───── Extracted data
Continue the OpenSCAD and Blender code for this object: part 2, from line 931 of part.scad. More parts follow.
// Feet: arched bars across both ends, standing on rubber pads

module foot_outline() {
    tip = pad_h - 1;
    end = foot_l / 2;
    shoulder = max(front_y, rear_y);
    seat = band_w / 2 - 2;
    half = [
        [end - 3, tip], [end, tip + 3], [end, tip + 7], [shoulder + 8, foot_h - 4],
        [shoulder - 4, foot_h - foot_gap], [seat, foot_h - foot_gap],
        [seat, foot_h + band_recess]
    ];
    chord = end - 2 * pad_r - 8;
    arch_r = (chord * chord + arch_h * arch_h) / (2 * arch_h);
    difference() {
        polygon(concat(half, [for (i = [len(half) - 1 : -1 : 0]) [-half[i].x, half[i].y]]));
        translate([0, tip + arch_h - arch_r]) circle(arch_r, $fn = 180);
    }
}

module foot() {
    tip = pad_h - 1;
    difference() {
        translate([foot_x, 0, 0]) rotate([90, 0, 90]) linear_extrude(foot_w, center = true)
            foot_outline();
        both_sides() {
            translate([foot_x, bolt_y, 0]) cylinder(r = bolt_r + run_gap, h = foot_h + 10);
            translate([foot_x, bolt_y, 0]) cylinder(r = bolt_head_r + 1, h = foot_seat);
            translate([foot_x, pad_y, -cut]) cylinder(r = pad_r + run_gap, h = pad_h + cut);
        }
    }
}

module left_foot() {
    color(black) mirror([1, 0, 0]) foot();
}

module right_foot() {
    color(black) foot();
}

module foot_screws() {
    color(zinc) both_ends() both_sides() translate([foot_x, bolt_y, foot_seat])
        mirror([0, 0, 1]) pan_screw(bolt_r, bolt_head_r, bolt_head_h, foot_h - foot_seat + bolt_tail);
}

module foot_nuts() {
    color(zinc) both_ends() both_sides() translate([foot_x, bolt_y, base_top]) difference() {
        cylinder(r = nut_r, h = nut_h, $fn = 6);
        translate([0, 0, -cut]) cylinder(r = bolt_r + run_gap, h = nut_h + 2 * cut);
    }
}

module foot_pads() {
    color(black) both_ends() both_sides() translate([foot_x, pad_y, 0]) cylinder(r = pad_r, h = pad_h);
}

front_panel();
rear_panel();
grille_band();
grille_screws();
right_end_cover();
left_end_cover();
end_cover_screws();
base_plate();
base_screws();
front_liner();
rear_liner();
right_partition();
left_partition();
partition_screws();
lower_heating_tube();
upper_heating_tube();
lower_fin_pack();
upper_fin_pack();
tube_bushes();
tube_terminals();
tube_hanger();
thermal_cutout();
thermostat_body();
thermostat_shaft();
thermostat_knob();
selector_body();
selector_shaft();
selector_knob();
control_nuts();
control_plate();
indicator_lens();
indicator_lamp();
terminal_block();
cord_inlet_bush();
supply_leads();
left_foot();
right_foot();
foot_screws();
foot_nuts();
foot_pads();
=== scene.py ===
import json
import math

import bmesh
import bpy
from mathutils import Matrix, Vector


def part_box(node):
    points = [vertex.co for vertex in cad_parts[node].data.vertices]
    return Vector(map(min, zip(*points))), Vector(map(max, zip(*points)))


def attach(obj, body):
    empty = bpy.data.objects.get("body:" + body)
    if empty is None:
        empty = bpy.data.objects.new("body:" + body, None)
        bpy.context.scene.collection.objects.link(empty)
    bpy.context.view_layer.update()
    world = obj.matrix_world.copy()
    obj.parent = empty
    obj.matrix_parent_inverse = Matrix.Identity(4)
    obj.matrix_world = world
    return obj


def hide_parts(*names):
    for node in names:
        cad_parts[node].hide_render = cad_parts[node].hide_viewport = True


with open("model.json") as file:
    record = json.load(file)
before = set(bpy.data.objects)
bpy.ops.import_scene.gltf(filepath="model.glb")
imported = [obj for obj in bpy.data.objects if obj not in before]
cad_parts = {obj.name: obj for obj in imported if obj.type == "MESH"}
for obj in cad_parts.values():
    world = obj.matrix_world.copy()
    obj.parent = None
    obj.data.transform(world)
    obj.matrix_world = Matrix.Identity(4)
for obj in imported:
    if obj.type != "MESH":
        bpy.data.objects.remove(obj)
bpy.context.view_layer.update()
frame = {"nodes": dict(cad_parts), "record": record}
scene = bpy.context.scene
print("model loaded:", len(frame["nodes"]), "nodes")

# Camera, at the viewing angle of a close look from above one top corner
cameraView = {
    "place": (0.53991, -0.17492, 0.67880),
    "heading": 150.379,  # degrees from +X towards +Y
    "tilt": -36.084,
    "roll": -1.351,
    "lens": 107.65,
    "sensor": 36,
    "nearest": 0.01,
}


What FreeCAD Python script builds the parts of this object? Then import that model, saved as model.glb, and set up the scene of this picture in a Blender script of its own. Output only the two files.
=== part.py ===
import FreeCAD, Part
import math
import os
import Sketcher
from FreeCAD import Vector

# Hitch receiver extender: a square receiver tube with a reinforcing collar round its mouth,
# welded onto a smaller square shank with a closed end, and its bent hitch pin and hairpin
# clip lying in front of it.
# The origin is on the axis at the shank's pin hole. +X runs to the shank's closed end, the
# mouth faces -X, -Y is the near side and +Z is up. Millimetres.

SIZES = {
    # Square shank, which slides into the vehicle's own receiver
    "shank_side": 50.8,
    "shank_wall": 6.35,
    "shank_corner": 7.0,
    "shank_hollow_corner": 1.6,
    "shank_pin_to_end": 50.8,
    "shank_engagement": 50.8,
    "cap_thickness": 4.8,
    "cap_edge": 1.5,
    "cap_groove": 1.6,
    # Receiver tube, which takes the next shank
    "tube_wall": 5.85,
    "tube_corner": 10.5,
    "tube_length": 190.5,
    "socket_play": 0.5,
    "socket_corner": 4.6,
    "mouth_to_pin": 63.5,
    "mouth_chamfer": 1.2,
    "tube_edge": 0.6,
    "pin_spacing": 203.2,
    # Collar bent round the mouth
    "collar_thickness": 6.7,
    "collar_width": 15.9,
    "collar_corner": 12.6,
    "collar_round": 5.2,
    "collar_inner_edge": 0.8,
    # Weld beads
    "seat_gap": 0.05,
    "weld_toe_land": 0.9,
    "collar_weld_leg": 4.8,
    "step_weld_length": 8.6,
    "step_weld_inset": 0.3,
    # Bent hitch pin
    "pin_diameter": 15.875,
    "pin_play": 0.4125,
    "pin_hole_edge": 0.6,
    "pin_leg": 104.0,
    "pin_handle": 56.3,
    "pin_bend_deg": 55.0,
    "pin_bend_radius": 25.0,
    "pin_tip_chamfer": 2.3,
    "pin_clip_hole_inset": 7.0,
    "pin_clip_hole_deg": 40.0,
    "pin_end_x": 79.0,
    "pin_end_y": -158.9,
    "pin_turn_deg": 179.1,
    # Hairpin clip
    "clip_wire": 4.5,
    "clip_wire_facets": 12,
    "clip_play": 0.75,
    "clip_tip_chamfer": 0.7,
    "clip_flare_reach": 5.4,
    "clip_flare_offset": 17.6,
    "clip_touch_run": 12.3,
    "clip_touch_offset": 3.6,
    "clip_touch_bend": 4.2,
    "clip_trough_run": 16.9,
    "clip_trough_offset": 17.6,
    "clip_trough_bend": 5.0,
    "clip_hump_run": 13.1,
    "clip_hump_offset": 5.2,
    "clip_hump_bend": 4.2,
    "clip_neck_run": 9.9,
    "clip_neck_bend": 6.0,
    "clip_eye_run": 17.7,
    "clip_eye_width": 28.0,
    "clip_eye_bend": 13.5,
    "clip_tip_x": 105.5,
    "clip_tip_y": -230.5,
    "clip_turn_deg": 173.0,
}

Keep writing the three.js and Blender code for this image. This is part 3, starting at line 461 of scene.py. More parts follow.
──────────
───── Extracted data
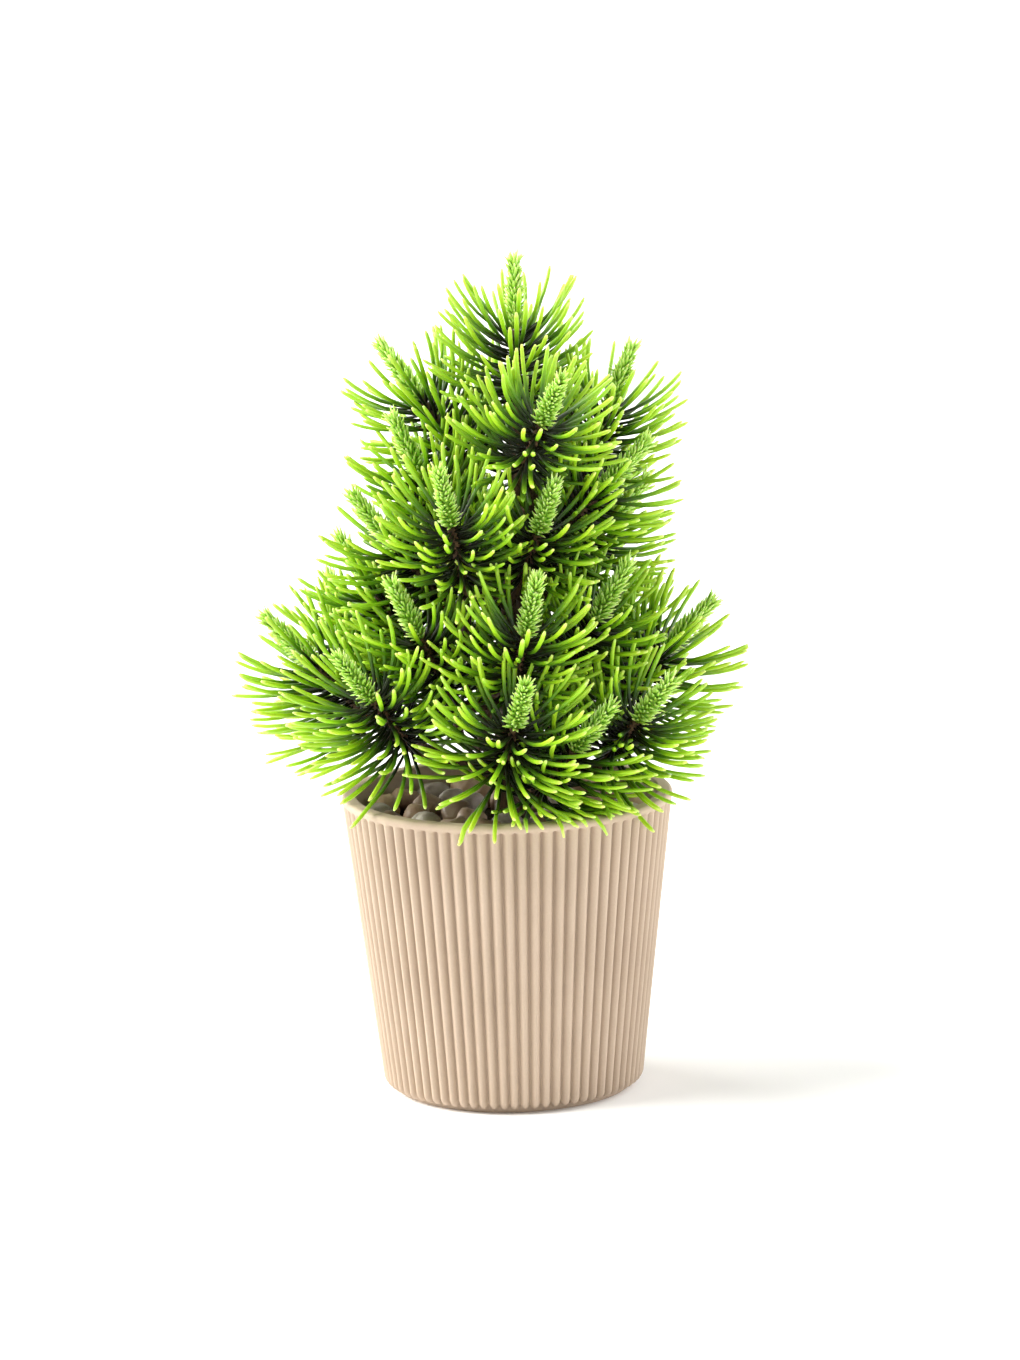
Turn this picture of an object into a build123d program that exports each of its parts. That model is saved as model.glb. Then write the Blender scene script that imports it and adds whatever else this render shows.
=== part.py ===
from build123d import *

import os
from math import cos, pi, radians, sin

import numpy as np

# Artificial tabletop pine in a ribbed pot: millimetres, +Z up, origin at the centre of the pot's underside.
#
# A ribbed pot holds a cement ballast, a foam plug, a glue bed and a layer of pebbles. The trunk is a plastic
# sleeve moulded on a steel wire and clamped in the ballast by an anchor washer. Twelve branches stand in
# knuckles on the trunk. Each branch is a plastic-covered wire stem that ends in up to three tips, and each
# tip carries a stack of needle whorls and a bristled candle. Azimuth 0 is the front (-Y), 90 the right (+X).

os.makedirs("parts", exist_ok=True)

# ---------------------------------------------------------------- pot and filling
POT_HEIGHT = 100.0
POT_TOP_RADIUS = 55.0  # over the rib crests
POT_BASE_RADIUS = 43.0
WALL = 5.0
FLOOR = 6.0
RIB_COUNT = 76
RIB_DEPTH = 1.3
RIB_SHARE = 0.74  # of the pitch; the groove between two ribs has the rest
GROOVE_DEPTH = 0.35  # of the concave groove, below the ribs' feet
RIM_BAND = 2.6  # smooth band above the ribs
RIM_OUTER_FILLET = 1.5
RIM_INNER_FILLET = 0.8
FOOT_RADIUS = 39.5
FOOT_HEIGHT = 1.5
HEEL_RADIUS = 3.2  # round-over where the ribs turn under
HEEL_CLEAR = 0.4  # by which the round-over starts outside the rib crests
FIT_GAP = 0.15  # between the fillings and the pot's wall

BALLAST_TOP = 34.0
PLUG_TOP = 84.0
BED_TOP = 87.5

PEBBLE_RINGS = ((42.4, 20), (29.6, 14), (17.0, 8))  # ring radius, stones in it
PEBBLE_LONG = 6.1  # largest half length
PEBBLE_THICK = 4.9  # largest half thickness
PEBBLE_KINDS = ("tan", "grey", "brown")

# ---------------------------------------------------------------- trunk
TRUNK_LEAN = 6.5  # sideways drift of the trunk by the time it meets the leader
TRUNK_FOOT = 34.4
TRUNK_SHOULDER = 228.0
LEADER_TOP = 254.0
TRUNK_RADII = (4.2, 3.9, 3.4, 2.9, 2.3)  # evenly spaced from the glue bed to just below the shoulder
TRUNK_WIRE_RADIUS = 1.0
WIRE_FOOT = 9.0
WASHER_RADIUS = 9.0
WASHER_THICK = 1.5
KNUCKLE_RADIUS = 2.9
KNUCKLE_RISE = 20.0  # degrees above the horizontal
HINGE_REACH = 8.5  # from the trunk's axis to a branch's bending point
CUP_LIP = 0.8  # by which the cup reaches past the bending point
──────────
• [Problem to solve] From the records above, quote only the lines running from the line with "front_panel();" to the line with "obj.parent = empty", both lines included.

• [Output below]
front_panel();
rear_panel();
grille_band();
grille_screws();
right_end_cover();
left_end_cover();
end_cover_screws();
base_plate();
base_screws();
front_liner();
rear_liner();
right_partition();
left_partition();
partition_screws();
lower_heating_tube();
upper_heating_tube();
lower_fin_pack();
upper_fin_pack();
tube_bushes();
tube_terminals();
tube_hanger();
thermal_cutout();
thermostat_body();
thermostat_shaft();
thermostat_knob();
selector_body();
selector_shaft();
selector_knob();
control_nuts();
control_plate();
indicator_lens();
indicator_lamp();
terminal_block();
cord_inlet_bush();
supply_leads();
left_foot();
right_foot();
foot_screws();
foot_nuts();
foot_pads();
=== scene.py ===
import json
import math

import bmesh
import bpy
from mathutils import Matrix, Vector


def part_box(node):
    points = [vertex.co for vertex in cad_parts[node].data.vertices]
    return Vector(map(min, zip(*points))), Vector(map(max, zip(*points)))


def attach(obj, body):
    empty = bpy.data.objects.get("body:" + body)
    if empty is None:
        empty = bpy.data.objects.new("body:" + body, None)
        bpy.context.scene.collection.objects.link(empty)
    bpy.context.view_layer.update()
    world = obj.matrix_world.copy()
    obj.parent = empty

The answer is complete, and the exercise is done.